In my source code, I use lowercase for the names of instructions and registers, but for this section, I listed them in capital letters because they are actually acronyms named for their purpose according to what Intel had in mind when making the 8086 and above Central Processing Units.

Most of the time, I stick with only AX,BC,CX,DX when writing my programs. If I need an extra registers, I will use BP,SI,DI. There are special instructions for them but these are outside the scope of what I am trying to teach with this book.

You might wonder, why isn’t there EX,FX,…YX,ZX? Perhaps in a perfect world there should have been, but they probably didn’t want to spend the extra money on having extra registers for every 26 letter of the alphabet.

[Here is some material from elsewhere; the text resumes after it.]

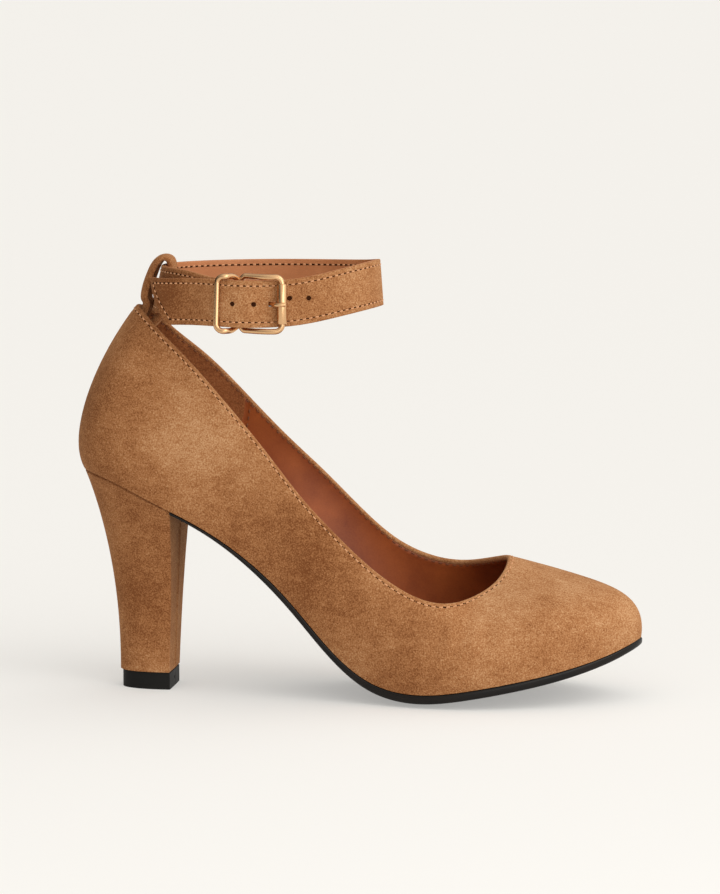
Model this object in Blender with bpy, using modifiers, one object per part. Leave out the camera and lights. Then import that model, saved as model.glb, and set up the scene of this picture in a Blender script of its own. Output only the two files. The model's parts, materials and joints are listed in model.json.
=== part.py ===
"""Right ankle strap pump: suede upper, covered heel, thin sole, back loop and buckled strap.

Metres, +Z up, +X toward the toe, -Y on the outer side of the foot. The origin is the centre
of the heel tip's ground face. Tables hold shares of the named sizes, one row for a station.
"""
from collections import namedtuple
from math import acos, cos, degrees, pi, radians, sin

import bmesh
import bpy
import numpy as np
from mathutils import Matrix, Vector

MM = 0.001

# Clearance between neighbouring pieces
GAP = 0.3 * MM

# Last and sole
LENGTH = 220.6 * MM
BALL_WIDTH = 73.7 * MM
HEEL_HEIGHT = 87.0 * MM
TOE_SPRING = 18.6 * MM
SEAT_SETBACK = 26.6 * MM
SOLE_THICKNESS = 3.3 * MM
SOLE_CROWN = 2.6 * MM
TREAD_FLAT = 0.9 * MM
SOLE_WELT = 0.4 * MM
SOLE_ROUNDING = 0.8 * MM
SOLE_SIDE_SHARE = 0.7
INSOLE_THICKNESS = 2.2 * MM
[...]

In the next chapter I am going to introduce a program that can print any string you give to it. Basically, it will be the proper “Hello World” program that you were expecting.

Interrupt Information

All code depends on different functions of interrupt 21h in this book. I have provided the following link to where you can read about the most common functions of this interrupt which will be used in this book

The function chosen depends on the value of the AH register (the upper half of the AX register). Depending on which function is selected, then other registers act as options or arguments to these functions. The example I included in this chapter shows only the ah=2 call (equivalent of C putchar call) and the exit call of ah=4Ch with al being the return value.